But I couldn't stop reading the Washington Post article Deadly Force. It describes a police raid on the home of the mayor of a small town. His two dogs were killed, his house trashed, and his live-in mother-in-law was held on the floor at gunpoint.
And this is not an isolated incident. The drug war has gone too far.
When someone brings weapons to bear, it raises the stakes on any encounter. Are people supposed to comply with an armed attacker just because they claim to be a police officer? That gives an obvious strategy to the bad guys: claim to be a police officer.

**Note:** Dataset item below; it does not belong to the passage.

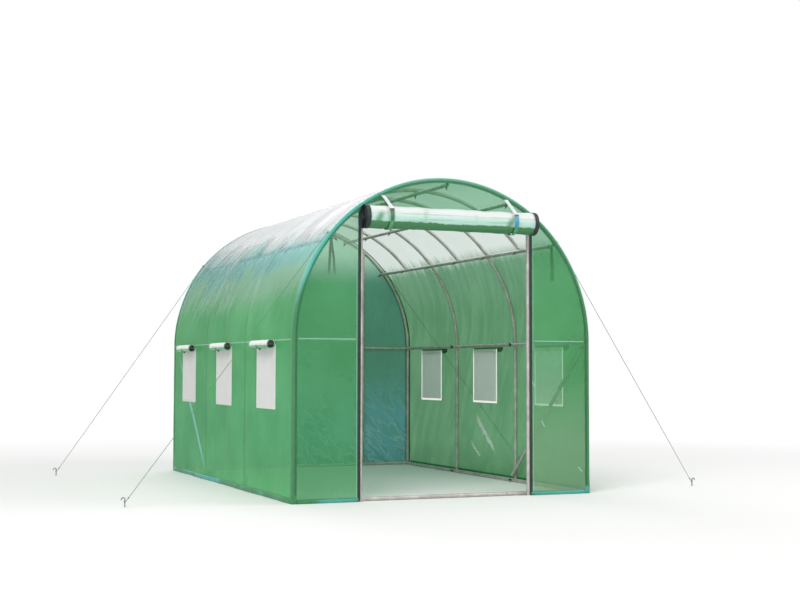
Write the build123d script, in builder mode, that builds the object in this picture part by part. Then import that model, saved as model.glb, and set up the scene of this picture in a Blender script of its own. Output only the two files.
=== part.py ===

When our country was founded, we decided that we would rather let some bad guys go free than force innocents to submit to this trauma. These rights are enshrined in our Constitution as the Fourth Amendment: "The right of the people to be secure in their persons, houses, papers, and effects, against unreasonable searches and seizures, shall not be violated, and no Warrants shall issue, but upon probable cause, supported by Oath or affirmation, and particularly describing the place to be searched, and the persons or things to be seized."
But these rights continue to be eroded. Just recently, the Supreme Court again narrowed the Exclusionary Rule, the main protection that the Fourth Amendment gives citizens. The idea behind the Exclusionary Rule is that the only way to compel law enforcement to follow the rules is to let bad guys go free, if law enforcement doesn't follow the rules. To do so, we make evidence obtained via illegal searches inadmissible in court. But the rule has been chipped away at so many times by people who don't understand that if we don't let some bad guys go free, then we will harm good guys in the process.
How can the 4th Amendment stop unlawful searches, if law enforcement can use evidence from those very same searches to arrest and convict people? Arrests and convictions are the measures that are used to determine how good of a job they are doing, so of course they will bend the rules to the point of breaking!
Instead of being modeled after the military, law enforcement should be about reaching out and building communities. We need to have people feel safe in their homes, and feel that the police are there for their protection. Instead, the United States has close to the highest per-capita prison population in the world. Do you really think that the citizens of the U.S. are worse people than elsewhere in the world? It's no wonder people don't trust the police.
The "us vs. them" military mentality in law enforcement damages our society. Lives are cut short or ruined. People give sound advice to never talk to the police. We have the despicable rise of the "stop snitchin'" movement. This isn't the direction we want our society to go!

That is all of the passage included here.